As historian (and not the Spider-Man actor) Tom Holland put it, “Universal though the Pax Romana reigned, no one ever doubted what it was founded upon. Peace was the fruit of victory—eternal victory. It was a soldier in the wilds beyond Palestine, scratching on a rock face, who put it best, perhaps: ‘The Romans always win’.”[5] And yet, here lies the contradiction, for as time has proven, even “empires without end” can, in fact, end. Rome, for all its strength, splendour and talent for slaughter and subjugation, eventually fell apart. Perhaps to us, its decline appears inevitable but to its inhabitants—certainly its emperors—such a thing must have seemed impossible.
Despots and dictators
There are those today who would take on the mantle of Rome—who would echo its memory, its might, its dominance. Such people are strongmen, bullies, wannabe-emperors. And yet, the tools of Rome—violence, suppression, the need for ultimate control, among others—carry within them the seed of its own destruction. We can look back to Rome and see its fall as inevitable because we in the West have been so radically transformed, not by Augustus, who claimed to be the Prince of Peace, but by Jesus, who is the true Prince of Peace.

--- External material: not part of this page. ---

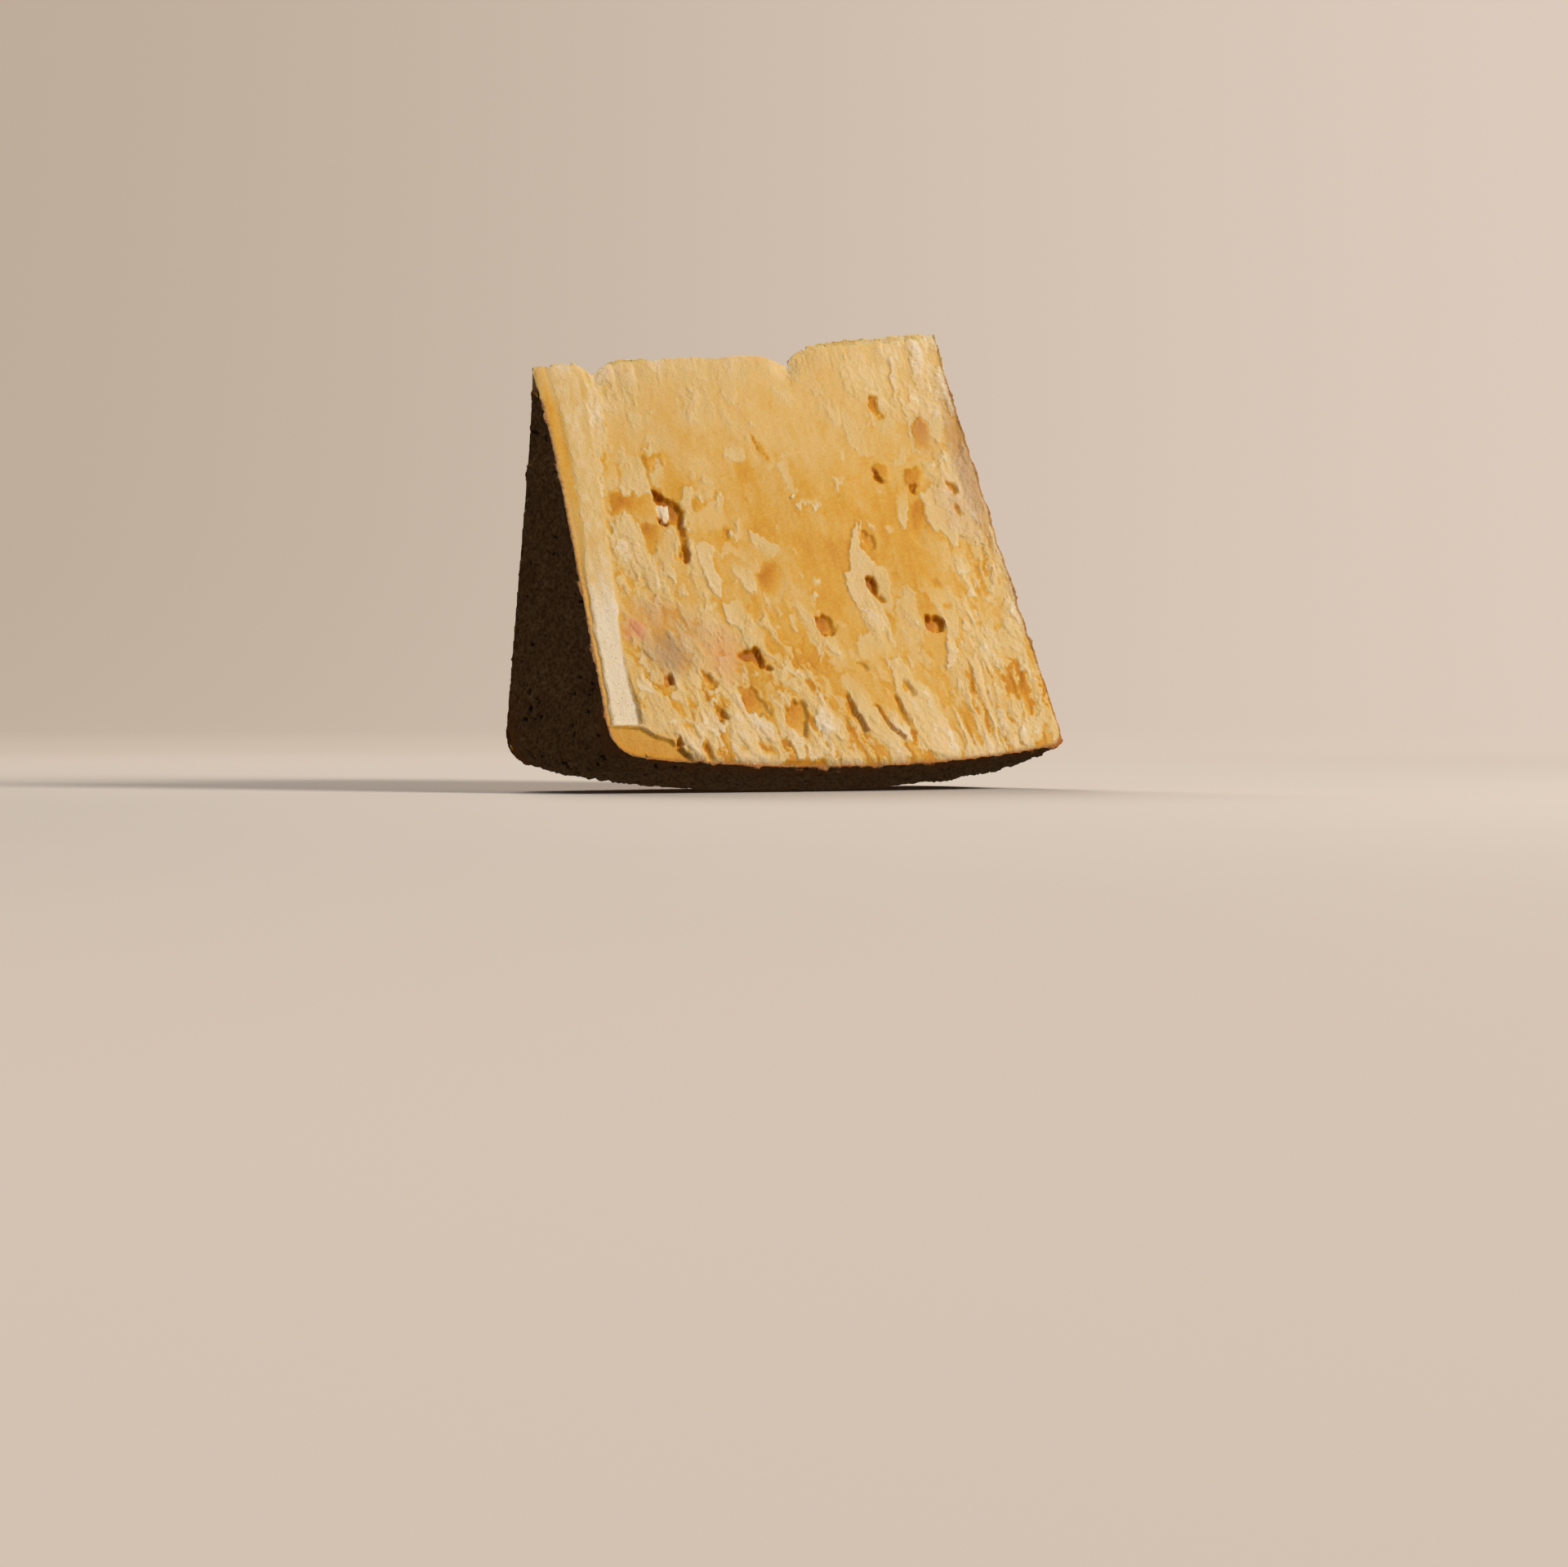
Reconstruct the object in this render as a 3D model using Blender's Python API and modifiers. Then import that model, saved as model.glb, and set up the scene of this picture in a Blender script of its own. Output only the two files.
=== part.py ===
"""Wedge split from a small wheel of hard cheese, standing on its rind.

The wheel lies on its side, its axis nearly along X. The wedge is about a twelfth of it: two broken faces
run up from the rind to a ragged tip line near the axis, and the wheel's two flat sides close the
ends. Units are metres, +Z is up, and the origin is below the middle of the wedge, on the surface
that it stands on.
"""
import math

import bpy
from mathutils import Vector

# The wheel
WHEEL_RADIUS = 0.1140
BARREL_RISE = 0.0052        # how far the rim bulges over half the wheel's height
BARREL_MIDDLE_X = 0.0040    # where it is widest
LEFT_RIM_X = -0.0694        # flat side at -X, where it would meet the rim
LEFT_HUB_X = -0.0584        # the same side at the axis: it is dished
LEFT_SHOULDER = 0.0080      # radius of the rounded edge between that side and the rim
RIGHT_RIM_X = 0.0650
RIGHT_HUB_X = 0.0664
RIGHT_SHOULDER = 0.0050
WHEEL_YAW = math.radians(5.0)           # the splits ran a little askew to the wheel's axis

# The two broken faces, where they leave the rind, and their slopes
FRONT_EDGE = (-0.0380, 0.0065)          # Y, Z
FRONT_LEAN = math.radians(27.9)         # from upright, towards +Y
BACK_EDGE = (0.0204, 0.0020)
BACK_LEAN = math.radians(0.25)          # from upright, towards -Y
BACK_YAW = math.radians(3.6)            # the wedge is thicker at its +X end

# The blunt, lower stretch of the tip
BLUNT_TIP_END_X = 0.0165
BLUNT_TIP_Z = 0.1152
BLUNT_TIP_SLOPE = math.radians(3.8)

REST_FLAT = 0.0006          # how far the rind has settled flat where it rests

SHOULDER_ROOM = 1.5         # the rim's curve stops this many shoulder radii short of the flat side
MERGE_DISTANCE = 0.00005    # joins the turned profile's points on the axis
TURN_STEPS = 180
BARREL_STEPS = 16
SHOULDER_STEPS = 6
CUTTER_SIZE = 0.8

PASTE_COLOUR = (0.72, 0.45, 0.15, 1.0)


def clear_scene():
    """Remove every object that the file opened with."""
    for obj in list(bpy.data.objects):
        bpy.data.objects.remove(obj, do_unlink=True)


def new_collection(name):
    """Make a collection in the scene."""
    collection = bpy.data.collections.new(name)
    bpy.context.scene.collection.children.link(collection)
    return collection


def rounded_corner(corner, before, after, radius, steps):
    """Points of an arc that rounds the corner between two straight runs, in order."""
    to_before = (before - corner).normalized()
    to_after = (after - corner).normalized()
    half = to_before.angle(to_after) / 2.0
    middle = (to_before + to_after).normalized()
    centre = corner + middle * (radius / math.sin(half))
    first = corner + to_before * (radius / math.tan(half)) - centre
    last = corner + to_after * (radius / math.tan(half)) - centre
    sweep = first.angle(last)
    points = []
    for i in range(steps + 1):
        share = i / steps
        weight_first = math.sin((1.0 - share) * sweep) / math.sin(sweep)
        weight_last = math.sin(share * sweep) / math.sin(sweep)
        points.append(centre + first * weight_first + last * weight_last)
    return points


def rim_radius(along):
    """Radius of the barrel-shaped rim at a place along the wheel's axis."""
    half = (RIGHT_RIM_X - LEFT_RIM_X) / 2.0
    return WHEEL_RADIUS - BARREL_RISE * ((along - BARREL_MIDDLE_X) / half) ** 2


def rim_point(along):
    """Point of the profile on the rim: radius, then place along the axis."""
    return Vector((rim_radius(along), along))


def wheel_profile():
    """Half section of the wheel, from the hub of one flat side over the rim to the other."""
    right_start = RIGHT_RIM_X - RIGHT_SHOULDER * SHOULDER_ROOM
    left_start = LEFT_RIM_X + LEFT_SHOULDER * SHOULDER_ROOM
    right_hub = Vector((0.0, RIGHT_HUB_X))
    left_hub = Vector((0.0, LEFT_HUB_X))
    points = [right_hub]
    points += rounded_corner(rim_point(RIGHT_RIM_X), right_hub, rim_point(right_start),
                             RIGHT_SHOULDER, SHOULDER_STEPS)
    for i in range(BARREL_STEPS + 1):
        points.append(rim_point(right_start + (left_start - right_start) * i / BARREL_STEPS))
    points += rounded_corner(rim_point(LEFT_RIM_X), rim_point(left_start), left_hub,
                             LEFT_SHOULDER, SHOULDER_STEPS)
    points.append(left_hub)
    return points


def make_wheel(collection):
    """Turn the whole wheel about its axis, then lay the axis nearly along X."""
    points = [(p.x, 0.0, p.y) for p in wheel_profile()]
    edges = [(i, i + 1) for i in range(len(points) - 1)]
    mesh = bpy.data.meshes.new("cheese_wedge")
    mesh.from_pydata(points, edges, [])
    wheel = bpy.data.objects.new("cheese_wedge", mesh)
    collection.objects.link(wheel)
    wheel.rotation_euler = (0.0, math.radians(90.0), WHEEL_YAW)
    wheel.location.z = WHEEL_RADIUS
    screw = wheel.modifiers.new("turn", "SCREW")
    screw.axis = "Z"
    screw.steps = TURN_STEPS
    screw.render_steps = TURN_STEPS
    screw.use_merge_vertices = True
    screw.merge_threshold = MERGE_DISTANCE
    screw.use_smooth_shade = True
    return wheel


def cutter_block(name, corner, rotation, side, collection):
    """A block with one face through a point; it lies on the given side of that face."""
    bpy.ops.mesh.primitive_cube_add(size=CUTTER_SIZE)
    block = bpy.context.active_object
    block.name = name
    block.rotation_euler = rotation
    offset = block.rotation_euler.to_matrix() @ (Vector(side) * CUTTER_SIZE / 2.0)
    block.location = Vector(corner) + offset
    for other in list(block.users_collection):
        other.objects.unlink(block)
    collection.objects.link(block)
    block.hide_render = True
    block.display_type = "WIRE"
    return block


def make_cutters(collection):
    """The blocks that leave the wedge: two broken faces, the blunt tip, and the resting flat."""
    front = cutter_block("cut_front", (0.0, *FRONT_EDGE), (-FRONT_LEAN, 0.0, 0.0),
                         (0.0, -1.0, 0.0), collection)
    back = cutter_block("cut_back", (0.0, *BACK_EDGE), (BACK_LEAN, 0.0, BACK_YAW),
                        (0.0, 1.0, 0.0), collection)
    tip = cutter_block("cut_tip", (BLUNT_TIP_END_X, 0.0, BLUNT_TIP_Z),
                       (0.0, -BLUNT_TIP_SLOPE, 0.0), (-1.0, 0.0, 1.0), collection)
    rest = cutter_block("cut_rest", (BARREL_MIDDLE_X, 0.0, REST_FLAT), (0.0, 0.0, 0.0),
                        (0.0, 0.0, -1.0), collection)
    return [front, back, tip, rest]


def cut(target, cutters):
    """Take each block away from the wheel."""
    for block in cutters:
        boolean = target.modifiers.new(block.name, "BOOLEAN")
        boolean.operation = "DIFFERENCE"
        boolean.solver = "EXACT"
        boolean.object = block


def make_material(name, colour, roughness):
    """A plain Principled material."""
    material = bpy.data.materials.new(name)
    material.use_nodes = True
    shader = material.node_tree.nodes["Principled BSDF"]
    shader.inputs["Base Color"].default_value = colour
    shader.inputs["Roughness"].default_value = roughness
    shader.inputs["Metallic"].default_value = 0.0
    material.diffuse_color = colour
    return material


def stand_on_origin(wedge, cutters, collection):
    """Hang everything on one empty, and set it so the wedge stands centred on the origin."""
    frame = bpy.data.objects.new("wedge_frame", None)
    collection.objects.link(frame)
    for obj in [wedge] + cutters:
        obj.parent = frame
    bpy.context.view_layer.update()
    depsgraph = bpy.context.evaluated_depsgraph_get()
    evaluated = wedge.evaluated_get(depsgraph)
    corners = [evaluated.matrix_world @ v.co for v in evaluated.data.vertices]
    for axis in (0, 1):
        values = [c[axis] for c in corners]
        frame.location[axis] = -(min(values) + max(values)) / 2.0
    frame.location.z = -min(c.z for c in corners)
    bpy.context.view_layer.update()


def main():
    clear_scene()
    parts = new_collection("cheese_wedge_parts")
    tools = new_collection("cutters")
    wedge = make_wheel(parts)
    cutters = make_cutters(tools)
    cut(wedge, cutters)
    wedge.data.materials.append(make_material("cheese_paste", PASTE_COLOUR, 0.5))
    stand_on_origin(wedge, cutters, tools)


main()
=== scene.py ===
"""Looks of the cheese wedge: one piece of hard cheese, with two broken faces and a grainy rind.

The wedge is one closed mesh, made from the CAD solid and worked finely in millimetres. Each broken
face is a height map over (u, v): u runs along the wedge, v runs up the slope from the rind to the
tip. The same maps say where the paste is pale, deep or blushed, and the material reads that.
"""
import math
from types import SimpleNamespace

import bpy
import numpy as np
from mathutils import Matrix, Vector
from mathutils.bvhtree import BVHTree


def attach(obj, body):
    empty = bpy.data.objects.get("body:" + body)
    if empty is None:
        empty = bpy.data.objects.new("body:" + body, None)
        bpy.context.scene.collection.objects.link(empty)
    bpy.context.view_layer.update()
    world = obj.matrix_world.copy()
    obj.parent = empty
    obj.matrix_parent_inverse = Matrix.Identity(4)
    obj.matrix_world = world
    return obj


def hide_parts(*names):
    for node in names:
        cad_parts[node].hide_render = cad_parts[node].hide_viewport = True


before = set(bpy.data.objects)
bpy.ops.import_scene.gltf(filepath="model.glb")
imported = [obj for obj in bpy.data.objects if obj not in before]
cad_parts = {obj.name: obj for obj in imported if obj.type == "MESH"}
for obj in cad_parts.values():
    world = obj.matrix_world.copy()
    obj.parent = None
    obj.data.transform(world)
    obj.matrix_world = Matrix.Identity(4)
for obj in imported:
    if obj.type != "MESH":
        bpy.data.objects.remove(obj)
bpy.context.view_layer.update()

NODE = "cheese_wedge"
MM = 0.001

# Where the camera stands, seen from the spot it looks at (metres and degrees); its lens and sensor in mm
CAMERA_AIM = (0.0031, 0.0068)
CAMERA_AZIMUTH = -30.0
CAMERA_DISTANCE = 1.14
CAMERA_HEIGHT = 0.024
CAMERA_PITCH = -1.13
CAMERA_SIDE = 0.00107
CAMERA_LENS = 100.0
CAMERA_SENSOR = 36.0
CAMERA_CLIP_END = 20.0

# The stage, a floor that curves up into a wall (metres), and the light
FLOOR_RADIUS = 1.9          # where the floor starts to curve up
WALL_BEND = 0.9             # radius of that curve
WALL_TOP = 3.2
BEND_STEPS = 12
STAGE_TURN_STEPS = 96
GLOW_START = 0.18           # distance from the wedge where the stage starts to glow by itself
GLOW_FULL = 0.95
SIDE_SLOPE = 0.58           # the glow's colour changes along x less this much of y: across the view
LAMP_AIM_Z = 0.06           # the lamps point at this height
SKY_COLOUR = (0.93, 0.93, 1.0, 1.0)
SKY_STRENGTH = 0.08

# Places on the CAD solid (mm, and metres for RIND_EDGE_Z, HIGH_Z, STEP_REACH and WELD_DISTANCE)
WHEEL_RADIUS = 114.0        # of the wheel that the wedge came from
REST_Y = 6.8                # where the barrel touches the surface, across the wedge
RIND_EDGE_Z = 0.0059        # height of the rind's edge line, where both maps have v = 0
HIGH_Z = 0.105              # faces above this are part of the tip
STEP_REACH = 0.04           # the step in the tip lies this near to the middle
WELD_DISTANCE = 0.00001
MARK_PITCH = 4.9            # spacing of the mould's marks on the barrel
ROW_SHARE = 0.866           # spacing of their rows, as a share of that

# The features left to chance, and the tones of the crumbs and of the blunt tip
OUTLINE_POINTS = 11
HOLLOW_EVERY = 24           # one in so many is a hollow, the rest are flakes
CRUMB_TONE = 1.5
TIP_TONE = 0.7

# The paste's colour along its tone, from the deepest hollows to chalk
TONE_COLOURS = [
    (-1.25, (0.40, 0.12, 0.004)), (-0.80, (0.60, 0.24, 0.010)), (-0.40, (0.68, 0.350, 0.040)),
    (-0.10, (0.70, 0.425, 0.125)), (0.20, (0.73, 0.480, 0.182)), (0.60, (0.75, 0.510, 0.215)),
    (1.00, (0.765, 0.545, 0.28)), (1.60, (0.81, 0.67, 0.49)),
]
PINK = (0.70, 0.24, 0.12, 1.0)
BROWN = (0.42, 0.25, 0.13, 1.0)
UNDER_RIND = (0.42, 0.17, 0.035, 1.0)
RIND_SAND = (0.50, 0.27, 0.10, 1.0)
RIND_BROWN = (0.27, 0.110, 0.032, 1.0)
# Red of the crust along the paste; near the foot it is also painted warm light thrown up from below
RIND_RED_AND_BOUNCE_LIGHT = (0.50, 0.17, 0.040, 1.0)
RIND_DARK = (0.045, 0.018, 0.008, 1.0)

# The plaster of the stage: lit by the lamps on the floor, glowing on the wall as painted light that is
# brighter towards the right of the view
FLOOR_TONE = (0.66, 0.585, 0.525, 1.0)
FLOOR_TONE_LIGHT = (0.69, 0.615, 0.555, 1.0)
WALL_GLOW_LEFT = (0.50, 0.403, 0.312, 1.0)
WALL_GLOW_RIGHT = (0.715, 0.595, 0.500, 1.0)
WALL_TONE = (0.04, 0.035, 0.03, 1.0)

# Fineness of the mesh and of the height maps (mm)
VOXEL = 0.38
MAP_PITCH = 0.25
MAP_U = (-76.0, 76.0)
MAP_V = (-8.0, 142.0)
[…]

While the peace of Augustus was achieved through military conquest, the peace of Jesus was achieved through self-giving, other-centred love.
While the tools of Augustus were violence, fear and suppression, the tools of Jesus were forgiveness, reconciliation and self-sacrifice.
While the Pax Romana extended only to the citizens of Rome, the Pax Deus (Peace of God) of Jesus was for all humanity—past, present, future.
While Augustus’s “empire without end” lasted only a few hundred years, Jesus’ kingdom will last for eternity.
While Augustus’s symbol was the sword, Christ’s symbol was the cross—a Roman torture device whose meaning Jesus subverted.
And while the ethos of Rome was Pax per virtutem, “Peace through power”, the ethos of Jesus was Pax per caritatem, “Peace through love.”
I don’t know about you, but I know which empire I’d rather pledge my allegiance to.